Expert tip: Use a "mold." If you place a pillar of three blocks and put water at the top, the water flows down the sides. You can then place lava into the flowing water to create the vertical pillars of the portal frame without having to climb up and down constantly.
Lighting the Fuse
Once the frame is standing, you need a spark. A Flint and Steel is the standard choice—one iron ingot and one piece of flint. If you're stuck and don't have iron, you've got options. Fire charges work. You can even bait a Ghast into shooting the portal frame if you're feeling suicidal, or use wood and lava to start a fire nearby and hope the "fire spread" hits the inside of the frame.
🔗 Read more: The Clix Icon Skin: Why It’s Actually a Big Deal for Fortnite
The portal lights up with a purple, swirling haze. That’s your cue.
What No One Tells You About Portal Linking
This is where things get messy. One block in the Nether equals eight blocks in the Overworld. This is a hard rule. If you build two portals in your base that are too close together, they’ll both probably spit you out at the same location in the Nether.
If you want to travel long distances, you have to do the math. Take your Overworld coordinates ($X$ and $Z$). Divide them by 8. Go into the Nether and build your second portal at those exact coordinates. If you don't, the game gets confused and links you to the "nearest" existing portal, which might be 500 blocks away from where you actually want to be.
Common Mistakes That Ruin Your Run
- Floating Portals: Sometimes the game spawns your Nether-side portal over a giant lake of lava. Always bring a few stacks of cobblestone with you. Cobblestone is blast-resistant to Ghast fireballs; netherrack is not.
- The "Trapped" Portal: If a Ghast shoots your portal, the purple part disappears. You are now stuck in hell. Always carry a spare Flint and Steel. If you forgot one, you’ll have to hunt down a Fortress to find iron in a chest or kill a Wither Skeleton and a Blaze to craft a Fire Charge.
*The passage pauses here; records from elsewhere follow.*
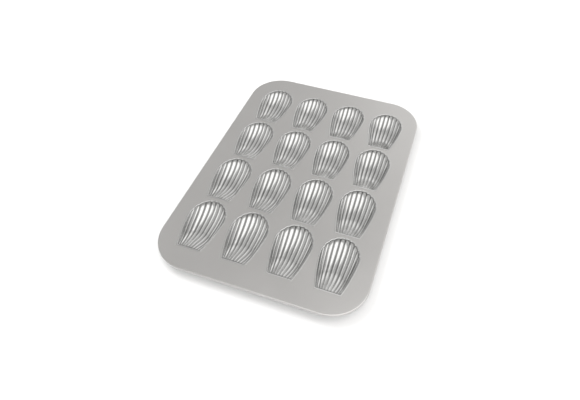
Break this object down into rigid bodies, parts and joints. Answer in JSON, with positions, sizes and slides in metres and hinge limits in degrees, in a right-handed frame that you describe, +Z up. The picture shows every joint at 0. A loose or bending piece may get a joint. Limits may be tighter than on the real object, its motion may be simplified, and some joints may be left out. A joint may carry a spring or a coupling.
{
  "type": "madeleine pan",
  "caption": "Shallow baking pan: fluted shell-shaped moulds locked into a flat frame sheet whose edge is curled round a wire.",
  "frame": {"origin": "centre of the pan's footprint, on the surface that the moulds stand on", "axes": "+X across the pan, +Y along it from the moulds' narrow hinge ends to their wide ends, +Z up"},
  "size_m": [0.28, 0.4, 0.0156],
  "materials": {
    "frame_sheet": "satin coated sheet",
    "mould_sheet": "satin drawn sheet",
    "wire": "drawn wire"
  },
  "bodies": {
    "root": {"frame_sheet": "frame_sheet", "rim_wire": "wire", "shell_row1_col1": "mould_sheet", "shell_row1_col2": "mould_sheet", "shell_row1_col3": "mould_sheet", "shell_row1_col4": "mould_sheet", "shell_row2_col1": "mould_sheet", "shell_row2_col2": "mould_sheet", "shell_row2_col3": "mould_sheet", "shell_row2_col4": "mould_sheet", "shell_row3_col1": "mould_sheet", "shell_row3_col2": "mould_sheet", "shell_row3_col3": "mould_sheet", "shell_row3_col4": "mould_sheet", "shell_row4_col1": "mould_sheet", "shell_row4_col2": "mould_sheet", "shell_row4_col3": "mould_sheet", "shell_row4_col4": "mould_sheet"}
  },
  "joints": []
}
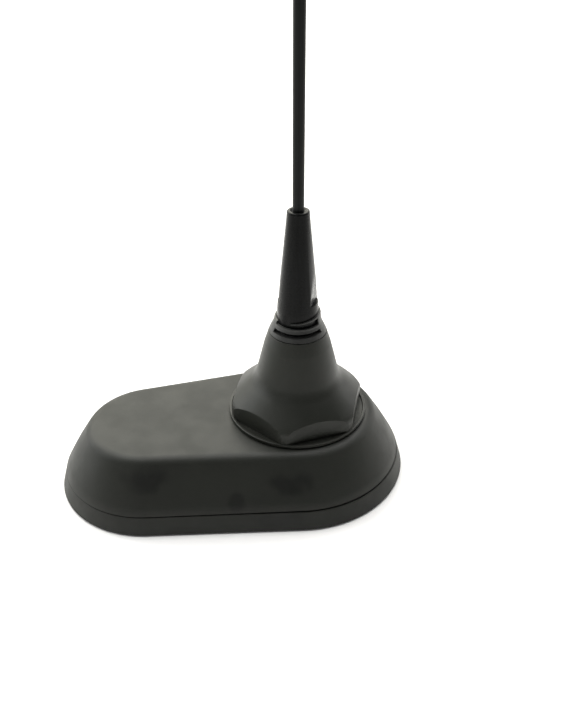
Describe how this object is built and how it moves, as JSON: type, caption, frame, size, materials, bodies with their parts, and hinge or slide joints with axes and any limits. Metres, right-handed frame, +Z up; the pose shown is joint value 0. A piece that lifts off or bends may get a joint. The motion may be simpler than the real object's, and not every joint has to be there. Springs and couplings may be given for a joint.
{
  "type": "magnet-base whip antenna",
  "caption": "Slim whip in a tapered ferrule, screwed into a flared hexagon nut on a low oblong magnet base with a cable outlet; outdoor antenna of a signal booster.",
  "frame": {"origin": "on the whip's axis, in the plane of the rubber sole that the base stands on", "axes": "+Z up along the whip; -X from the whip towards the base's narrower tail; +Y towards the long side with the cable outlet"},
  "size_m": [0.1157, 0.0722, 0.268],
  "materials": {
    "cover_plastic": "fine matte moulding texture",
    "tray_plastic": "fine matte moulding texture",
    "sole_rubber": "matte",
    "seal_rubber": "matte",
    "nut_plastic": "satin moulding texture",
    "collar_rubber": "satin",
    "black_metal": "semi-gloss black",
    "rod_coating": "satin black coating on spring steel",
    "tip_rubber": "satin",
    "steel": "zinc plated",
    "magnet": "ground ferrite",
    "brass": "turned",
    "board": "solder-masked laminate",
    "copper": "enamelled copper wire",
    "nylon": "natural nylon",
    "chip_ceramic": "chip capacitor body",
    "grommet_rubber": "satin"
  },
  "bodies": {
    "base": {"base_cover": "cover_plastic", "base_tray": "tray_plastic", "sole_pad": "sole_rubber", "cover_seal": "seal_rubber", "cover_screws": "steel", "front_pole_cup": "steel", "tail_pole_cup": "steel", "front_magnet": "magnet", "tail_magnet": "magnet", "ground_plate": "steel", "circuit_board": "board", "board_spacers": "brass", "board_screws": "steel", "matching_coil": "copper", "tuning_capacitors": "chip_ceramic", "cable_grommet": "grommet_rubber", "cable_clamp": "steel", "clamp_screws": "steel", "antenna_boss": "brass", "boss_seal": "seal_rubber", "boss_ring_nut": "brass", "boss_insulator": "nylon", "centre_contact": "brass", "contact_spring": "steel"},
    "plunger": {"contact_plunger": "brass"},
    "gasket": {"boot_gasket": "seal_rubber"},
    "nut": {"nut_boot": "nut_plastic", "nut_insert": "brass", "coil_former": "nylon", "loading_coil": "copper", "contact_button": "brass", "whip_stud": "steel", "slotted_collar": "collar_rubber"},
    "washer": {"ferrule_washer": "nylon"},
    "whip": {"whip_ferrule": "black_metal", "whip_rod": "rod_coating", "whip_tip": "tip_rubber"}
  },
  "joints": [
    {"name": "plunger_press", "type": "slide", "parent": "base", "child": "plunger", "axis": [0, 0, 1], "range_m": [-0.0008, 0], "stiffness_N_per_m": 400, "springref_m": 0.0012, "deforming": ["contact_spring"]},
    {"name": "nut_lift", "type": "slide", "parent": "base", "child": "gasket", "axis": [0, 0, 1], "range_m": [0, 0.005]},
    {"name": "nut_turn", "type": "hinge", "parent": "gasket", "child": "nut", "pos_m": [0, 0, 0.028], "axis": [0, 0, 1], "range_deg": [0, 1800]},
    {"name": "whip_lift", "type": "slide", "parent": "nut", "child": "washer", "axis": [0, 0, 1], "range_m": [0, 0.004]},
    {"name": "whip_turn", "type": "hinge", "parent": "washer", "child": "whip", "pos_m": [0, 0, 0.054], "axis": [0, 0, 1], "range_deg": [0, 1800]}
  ],
  "couplings": [
    {"joint": "nut_lift", "follows": "nut_turn", "m_per_rad": 0.00015915},
    {"joint": "whip_turn", "follows": "whip_lift", "rad_per_m": 7854}
  ]
}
- Corner Cutting: While the 10-block portal works, it's easier for mobs to accidentally wander through. Consider building a fence or a small room around your portal. Nothing ruins a Minecraft morning like a Creeper coming through the portal while you're sorting your chests.
Dimensions Beyond the 4x5
You aren't stuck with that tiny rectangle. A portal can be as large as 23x23. Why would you do this? Mostly for style, or if you're building a massive gold farm. Massive portals allow more "ticks" for pigmen to spawn, which is the backbone of high-level industrial Minecraft builds.
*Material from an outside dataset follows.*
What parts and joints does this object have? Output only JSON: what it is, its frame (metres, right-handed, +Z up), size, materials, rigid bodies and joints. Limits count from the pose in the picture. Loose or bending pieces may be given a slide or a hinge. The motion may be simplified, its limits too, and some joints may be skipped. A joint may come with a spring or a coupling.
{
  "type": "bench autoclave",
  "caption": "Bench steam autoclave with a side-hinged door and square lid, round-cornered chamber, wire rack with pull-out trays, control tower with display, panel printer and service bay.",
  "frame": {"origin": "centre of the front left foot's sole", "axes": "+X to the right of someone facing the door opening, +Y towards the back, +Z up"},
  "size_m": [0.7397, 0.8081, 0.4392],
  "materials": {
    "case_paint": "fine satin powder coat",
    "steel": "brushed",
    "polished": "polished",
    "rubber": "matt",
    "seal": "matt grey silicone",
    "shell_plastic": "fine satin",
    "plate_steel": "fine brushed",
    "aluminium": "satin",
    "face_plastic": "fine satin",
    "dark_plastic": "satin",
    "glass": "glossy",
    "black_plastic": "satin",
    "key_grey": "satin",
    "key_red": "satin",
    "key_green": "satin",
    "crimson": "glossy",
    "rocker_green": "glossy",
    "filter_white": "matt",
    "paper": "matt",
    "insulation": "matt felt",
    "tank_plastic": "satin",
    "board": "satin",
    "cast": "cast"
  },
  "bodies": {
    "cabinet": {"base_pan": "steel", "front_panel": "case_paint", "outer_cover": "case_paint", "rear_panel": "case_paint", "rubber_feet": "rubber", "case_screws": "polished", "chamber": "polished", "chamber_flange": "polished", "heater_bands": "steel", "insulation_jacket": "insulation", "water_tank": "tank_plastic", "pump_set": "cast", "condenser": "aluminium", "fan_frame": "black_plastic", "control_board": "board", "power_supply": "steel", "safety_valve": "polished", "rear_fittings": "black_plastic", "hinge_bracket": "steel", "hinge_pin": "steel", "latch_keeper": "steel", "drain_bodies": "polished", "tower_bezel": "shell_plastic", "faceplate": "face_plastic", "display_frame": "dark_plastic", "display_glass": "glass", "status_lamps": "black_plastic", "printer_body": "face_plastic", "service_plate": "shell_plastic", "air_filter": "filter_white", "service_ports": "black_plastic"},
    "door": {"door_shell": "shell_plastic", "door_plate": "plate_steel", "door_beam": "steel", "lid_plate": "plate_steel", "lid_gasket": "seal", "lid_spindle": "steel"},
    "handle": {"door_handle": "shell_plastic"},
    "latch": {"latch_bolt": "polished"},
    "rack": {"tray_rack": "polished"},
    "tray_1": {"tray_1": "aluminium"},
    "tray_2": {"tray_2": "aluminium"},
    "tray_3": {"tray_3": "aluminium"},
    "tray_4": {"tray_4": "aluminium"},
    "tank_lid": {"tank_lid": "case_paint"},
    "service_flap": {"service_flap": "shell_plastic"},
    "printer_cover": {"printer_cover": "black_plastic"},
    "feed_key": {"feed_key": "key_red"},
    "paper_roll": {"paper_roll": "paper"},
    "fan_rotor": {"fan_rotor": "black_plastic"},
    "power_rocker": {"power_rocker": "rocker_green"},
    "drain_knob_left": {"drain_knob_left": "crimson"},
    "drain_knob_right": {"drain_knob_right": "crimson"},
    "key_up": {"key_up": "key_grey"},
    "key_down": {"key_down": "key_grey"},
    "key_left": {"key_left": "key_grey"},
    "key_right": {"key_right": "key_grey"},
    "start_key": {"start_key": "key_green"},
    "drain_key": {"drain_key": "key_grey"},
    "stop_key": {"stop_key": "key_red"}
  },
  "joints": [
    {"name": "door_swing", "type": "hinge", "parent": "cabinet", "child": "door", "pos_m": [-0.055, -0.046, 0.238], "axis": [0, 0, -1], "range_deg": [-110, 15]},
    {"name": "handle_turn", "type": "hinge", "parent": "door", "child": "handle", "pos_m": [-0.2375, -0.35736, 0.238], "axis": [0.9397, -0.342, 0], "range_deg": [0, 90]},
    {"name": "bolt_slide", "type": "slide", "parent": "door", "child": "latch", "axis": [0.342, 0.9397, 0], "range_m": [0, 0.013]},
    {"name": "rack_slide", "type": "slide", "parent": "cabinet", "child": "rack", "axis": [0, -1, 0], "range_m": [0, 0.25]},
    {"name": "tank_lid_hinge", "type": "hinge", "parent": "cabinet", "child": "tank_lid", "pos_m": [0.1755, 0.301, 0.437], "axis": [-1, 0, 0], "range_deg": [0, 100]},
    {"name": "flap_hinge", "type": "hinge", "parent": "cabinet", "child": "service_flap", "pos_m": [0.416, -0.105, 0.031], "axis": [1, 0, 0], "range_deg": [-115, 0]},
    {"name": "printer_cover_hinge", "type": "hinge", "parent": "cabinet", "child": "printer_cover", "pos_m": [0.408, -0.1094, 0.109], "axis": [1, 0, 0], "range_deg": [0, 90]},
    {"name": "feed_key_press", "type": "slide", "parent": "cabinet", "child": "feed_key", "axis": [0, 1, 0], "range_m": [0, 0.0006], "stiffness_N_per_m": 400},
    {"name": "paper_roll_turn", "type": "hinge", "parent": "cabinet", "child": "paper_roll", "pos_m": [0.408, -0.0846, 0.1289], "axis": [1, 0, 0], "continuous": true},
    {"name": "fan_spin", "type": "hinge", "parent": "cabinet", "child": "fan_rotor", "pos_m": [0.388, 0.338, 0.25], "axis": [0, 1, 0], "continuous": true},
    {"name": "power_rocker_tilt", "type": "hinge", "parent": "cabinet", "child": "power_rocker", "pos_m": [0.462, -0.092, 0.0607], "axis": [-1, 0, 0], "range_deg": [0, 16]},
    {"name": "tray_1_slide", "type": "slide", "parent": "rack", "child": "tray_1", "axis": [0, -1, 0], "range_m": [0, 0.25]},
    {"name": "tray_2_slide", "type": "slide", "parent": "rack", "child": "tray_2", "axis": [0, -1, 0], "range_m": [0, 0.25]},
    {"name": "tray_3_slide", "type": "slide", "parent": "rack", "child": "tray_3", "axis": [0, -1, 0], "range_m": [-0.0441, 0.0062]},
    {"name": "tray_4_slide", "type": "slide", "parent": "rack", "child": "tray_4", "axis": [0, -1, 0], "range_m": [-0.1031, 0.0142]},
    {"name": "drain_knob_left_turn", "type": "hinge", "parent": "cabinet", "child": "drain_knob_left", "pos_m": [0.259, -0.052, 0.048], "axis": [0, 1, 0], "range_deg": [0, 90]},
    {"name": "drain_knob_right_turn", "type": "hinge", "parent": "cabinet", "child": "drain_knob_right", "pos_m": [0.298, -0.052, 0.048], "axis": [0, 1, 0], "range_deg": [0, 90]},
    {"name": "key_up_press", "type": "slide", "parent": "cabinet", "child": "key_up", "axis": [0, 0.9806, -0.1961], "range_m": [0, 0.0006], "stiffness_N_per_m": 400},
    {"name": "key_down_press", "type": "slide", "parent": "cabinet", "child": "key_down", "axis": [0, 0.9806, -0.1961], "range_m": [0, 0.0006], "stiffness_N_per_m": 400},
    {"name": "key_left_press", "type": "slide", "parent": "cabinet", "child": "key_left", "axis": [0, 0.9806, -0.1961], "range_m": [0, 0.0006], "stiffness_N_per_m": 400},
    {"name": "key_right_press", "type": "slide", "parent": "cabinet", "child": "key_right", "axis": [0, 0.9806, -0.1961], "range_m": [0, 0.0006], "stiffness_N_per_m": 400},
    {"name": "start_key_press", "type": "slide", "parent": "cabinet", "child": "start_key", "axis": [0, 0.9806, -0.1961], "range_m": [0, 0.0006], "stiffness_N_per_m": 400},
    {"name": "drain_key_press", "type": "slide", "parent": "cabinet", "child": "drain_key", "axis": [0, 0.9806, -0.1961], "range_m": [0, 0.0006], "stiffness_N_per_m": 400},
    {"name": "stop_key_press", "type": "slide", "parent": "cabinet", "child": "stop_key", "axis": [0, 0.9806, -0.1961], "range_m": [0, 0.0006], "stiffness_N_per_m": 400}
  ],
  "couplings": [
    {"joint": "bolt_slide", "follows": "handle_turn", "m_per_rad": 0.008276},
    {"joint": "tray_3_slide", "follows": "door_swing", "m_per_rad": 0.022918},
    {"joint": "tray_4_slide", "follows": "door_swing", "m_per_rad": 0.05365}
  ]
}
You can also make them horizontal? No, wait. That’s an End Portal. Nether portals must be vertical. If you try to build a flat one on the ground, you’re just making a very expensive purple swimming pool that doesn't work.
Survival Steps After Stepping Through
The second you load into the Nether, crouch. Seriously. The game sometimes spawns you on a single ledge of glowing stone. One step forward and you're swimming in lava, losing your enchanted gear forever.
- Encase the portal immediately. Use cobblestone. It’s ugly, but it’s fireproof and Ghast-proof.
- Write down your coordinates. Seriously. Use F3 or a piece of paper. If you get lost, you need to know where home is.
- Gold armor. Wear at least one piece. Boots, a helmet, whatever. Piglins are aggressive unless they think you're one of them because of your shiny outfit.
- Bring wood. There are "trees" in the Nether now (Crimson and Warped forests), but having a stack of regular oak planks can save your life if you need to make a crafting table in a pinch.
Building the portal is just the beginning. The Nether is a punishing place, but it’s the only way to get Potion Ingredients, Ancient Debris for Netherite armor, and the Blaze Rods you need to actually "beat" the game. Get your obsidian, check your coordinates, and don't forget your flint and steel. You're going to need it.
Next Steps for Your Minecraft Journey:
- Verify your coordinates: Press F3 in the Overworld, divide your $X$ and $Z$ positions by 8, and mark that spot for your Nether-side hub.
- Gather safety supplies: Craft a full stack of cobblestone slabs and a spare flint and steel before you cross the threshold.
- Equip gold: Swap your diamond or iron boots for gold boots to ensure Piglins remain neutral during your initial exploration.
- Secure the entrance: Once through, immediately build a 3x3x3 cobblestone room around the portal to protect it from Ghast projectiles.